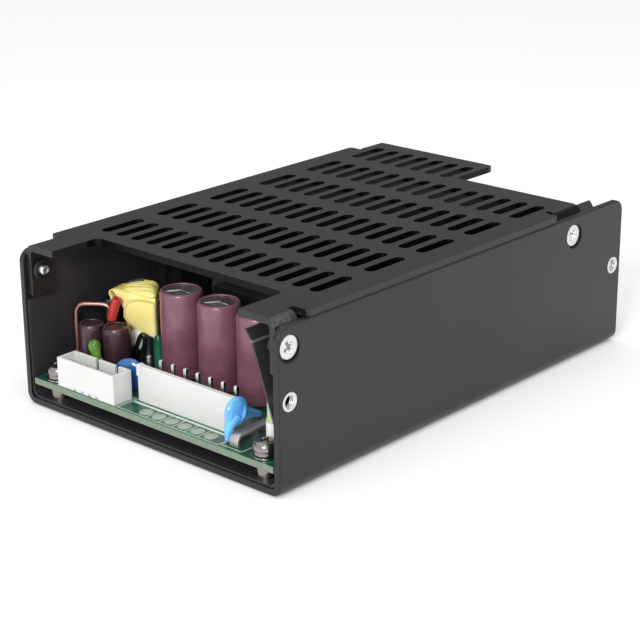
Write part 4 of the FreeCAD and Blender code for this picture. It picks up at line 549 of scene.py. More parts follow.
def makeHeaders():
    edge = {"signal": 0.14, "output": 0.16, "pins": 0.12}
    lip = {"x": (-9.45, -8.2), "y": (-57.05, -55.5), "z": (12.9, 15.65)}
    easedCopy("signal_shroud", "signal_header", "nylon", edge["signal"])
    easedCopy("output_housing", "output_header", "nylon", edge["output"])
    easedCopy("input_housing", "input_header", "nylon", edge["output"])
    roundedBlock("header_lip", lip, 0.12, "nylon")
    for node in ("output_header_pins", "signal_header_pins", "input_header_pins"):
        easedCopy(node + "_plated", node, "tin", edge["pins"], angle=25)


makeHeaders()
print("headers made")


# Electrolytic capacitors

def canProfiles(radius, height, sleeve=0.25, bead=0.12):
    # half outlines of the sleeve (with its folded rim) and of the aluminium top inside it
    outer = [(radius - 0.6, 0.5), (radius, 0.6), (radius, 1.7), (radius - bead, 2.6), (radius, 3.5),
             (radius, height - 0.9), (radius - 0.2, height - 0.25), (radius - 0.5, height),
             (radius - 0.9, height - 0.02), (radius - 0.95, height - 0.28)]
    inner = radius - sleeve
    top = [(0, 0), (inner - 0.5, 0), (inner, 0.5), (inner, 1.7), (inner - bead, 2.6), (inner, 3.5),
           (inner, height - 1.2), (inner - 0.3, height - 0.6), (inner - 1.0, height - 0.3),
           (0, height - 0.3)]
    return roundedProfile(outer, 0.35), roundedProfile(top, 0.3)


def ventRidges(name, radius, places, height):
    # relief grooves stand as three thin beads that meet in the middle of the top, 120 degrees apart
    ridge = {"bead": 0.2, "length": radius * 0.7, "first": 115}
    verts, faces = [], []
    t = np.linspace(0, 1, 9)[:, None]
    for at in places:
        for i in range(3):
            a = math.radians(ridge["first"] + 120 * i)
            path = t * np.array([math.cos(a), math.sin(a), 0]) * ridge["length"]
            grid = tubeGrid(path, ridge["bead"] * (1.02 - 0.95 * t[:, 0] ** 4), 10)
            faces.append(gridFaces(9, 10, wrapColumns=True, start=sum(map(len, verts))))
            verts.append(grid.reshape(-1, 3) + np.array(at) + (0, 0, height - 0.3))
    newPiece(name, np.concatenate(verts), np.concatenate(faces), "tin")


def makeCapacitors():
    output = {"radius": 5.1, "height": 21.5, "first": -13.3, "pitch": 12.5, "y": 24.9, "count": 3}
    small = {"height": 12.5, "a": (3.1, -31.1, 12.2), "b": (3.4, -24.8, 14.4)}  # radius, x and y of each
    bulk = {"radius": 11.0, "height": 25.0, "x": -18.5, "y": 76.0}
    start = {"radius": 2.6, "height": 15.4, "x": -35.2, "y": 22.6}

    def makeCan(names, nodes, radius, height, places, sleeve, top, count=72):
        for name, node, profile, finish, slot in zip(names, nodes, canProfiles(radius, height), (sleeve, top),
                                                     ("sleeve_" + sleeve, "can_aluminium")):
            turnedPiece(name, profile, places, finish, node, count)

    row = [(output["first"] + i * output["pitch"], frontY + output["y"], boardTop)
           for i in range(output["count"])]
    makeCan(("output_sleeves", "output_cans"), ("output_capacitor_sleeves", "output_capacitor_cans"),
            output["radius"], output["height"], row, "maroon", "can")
    ventRidges("output_vents", output["radius"], row, output["height"])
    for key in "ab":
        radius, x, y = small[key]
        makeCan((f"bypass_sleeve_{key}", f"bypass_can_{key}"),
                ("bypass_capacitor_sleeves", "bypass_capacitor_cans"), radius, small["height"],
                [(x, frontY + y, boardTop)], "plum", "plum", 56)
    barrel = [(0, 0), (start["radius"], 0), (start["radius"], start["height"] - 0.1),
              (start["radius"] - 0.5, start["height"]), (0, start["height"] - 0.05)]
    turnedPiece("start_barrel", roundedProfile(barrel, 0.6), [(start["x"], frontY + start["y"], boardTop)],
                "glossBlack", "start_capacitor", 48)
    makeCan(("bulk_sleeve", "bulk_can"), ("bulk_capacitor_sleeve", "bulk_capacitor_can"),
            bulk["radius"], bulk["height"], [(bulk["x"], frontY + bulk["y"], boardTop)], "plum", "can")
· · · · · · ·
WHAT IS EXPECTED – Write the material out again in its entirety, exactly as shown.

EXERCISE SOLUTION –
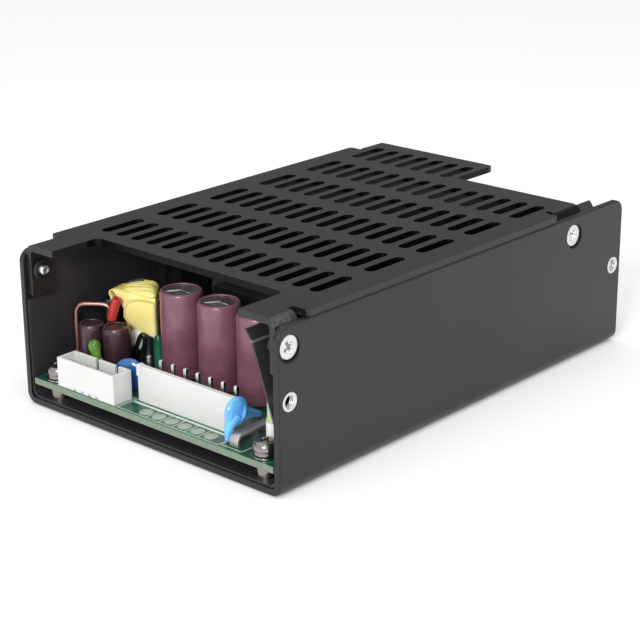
Write part 4 of the FreeCAD and Blender code for this picture. It picks up at line 549 of scene.py. More parts follow.
def makeHeaders():
    edge = {"signal": 0.14, "output": 0.16, "pins": 0.12}
    lip = {"x": (-9.45, -8.2), "y": (-57.05, -55.5), "z": (12.9, 15.65)}
    easedCopy("signal_shroud", "signal_header", "nylon", edge["signal"])
    easedCopy("output_housing", "output_header", "nylon", edge["output"])
    easedCopy("input_housing", "input_header", "nylon", edge["output"])
    roundedBlock("header_lip", lip, 0.12, "nylon")
    for node in ("output_header_pins", "signal_header_pins", "input_header_pins"):
        easedCopy(node + "_plated", node, "tin", edge["pins"], angle=25)


makeHeaders()
print("headers made")


# Electrolytic capacitors

def canProfiles(radius, height, sleeve=0.25, bead=0.12):
    # half outlines of the sleeve (with its folded rim) and of the aluminium top inside it
    outer = [(radius - 0.6, 0.5), (radius, 0.6), (radius, 1.7), (radius - bead, 2.6), (radius, 3.5),
             (radius, height - 0.9), (radius - 0.2, height - 0.25), (radius - 0.5, height),
             (radius - 0.9, height - 0.02), (radius - 0.95, height - 0.28)]
    inner = radius - sleeve
    top = [(0, 0), (inner - 0.5, 0), (inner, 0.5), (inner, 1.7), (inner - bead, 2.6), (inner, 3.5),
           (inner, height - 1.2), (inner - 0.3, height - 0.6), (inner - 1.0, height - 0.3),
           (0, height - 0.3)]
    return roundedProfile(outer, 0.35), roundedProfile(top, 0.3)


def ventRidges(name, radius, places, height):
    # relief grooves stand as three thin beads that meet in the middle of the top, 120 degrees apart
    ridge = {"bead": 0.2, "length": radius * 0.7, "first": 115}
    verts, faces = [], []
    t = np.linspace(0, 1, 9)[:, None]
    for at in places:
        for i in range(3):
            a = math.radians(ridge["first"] + 120 * i)
            path = t * np.array([math.cos(a), math.sin(a), 0]) * ridge["length"]
            grid = tubeGrid(path, ridge["bead"] * (1.02 - 0.95 * t[:, 0] ** 4), 10)
            faces.append(gridFaces(9, 10, wrapColumns=True, start=sum(map(len, verts))))
            verts.append(grid.reshape(-1, 3) + np.array(at) + (0, 0, height - 0.3))
    newPiece(name, np.concatenate(verts), np.concatenate(faces), "tin")


def makeCapacitors():
    output = {"radius": 5.1, "height": 21.5, "first": -13.3, "pitch": 12.5, "y": 24.9, "count": 3}
    small = {"height": 12.5, "a": (3.1, -31.1, 12.2), "b": (3.4, -24.8, 14.4)}  # radius, x and y of each
    bulk = {"radius": 11.0, "height": 25.0, "x": -18.5, "y": 76.0}
    start = {"radius": 2.6, "height": 15.4, "x": -35.2, "y": 22.6}

    def makeCan(names, nodes, radius, height, places, sleeve, top, count=72):
        for name, node, profile, finish, slot in zip(names, nodes, canProfiles(radius, height), (sleeve, top),
                                                     ("sleeve_" + sleeve, "can_aluminium")):
            turnedPiece(name, profile, places, finish, node, count)

    row = [(output["first"] + i * output["pitch"], frontY + output["y"], boardTop)
           for i in range(output["count"])]
    makeCan(("output_sleeves", "output_cans"), ("output_capacitor_sleeves", "output_capacitor_cans"),
            output["radius"], output["height"], row, "maroon", "can")
    ventRidges("output_vents", output["radius"], row, output["height"])
    for key in "ab":
        radius, x, y = small[key]
        makeCan((f"bypass_sleeve_{key}", f"bypass_can_{key}"),
                ("bypass_capacitor_sleeves", "bypass_capacitor_cans"), radius, small["height"],
                [(x, frontY + y, boardTop)], "plum", "plum", 56)
    barrel = [(0, 0), (start["radius"], 0), (start["radius"], start["height"] - 0.1),
              (start["radius"] - 0.5, start["height"]), (0, start["height"] - 0.05)]
    turnedPiece("start_barrel", roundedProfile(barrel, 0.6), [(start["x"], frontY + start["y"], boardTop)],
                "glossBlack", "start_capacitor", 48)
    makeCan(("bulk_sleeve", "bulk_can"), ("bulk_capacitor_sleeve", "bulk_capacitor_can"),
            bulk["radius"], bulk["height"], [(bulk["x"], frontY + bulk["y"], boardTop)], "plum", "can")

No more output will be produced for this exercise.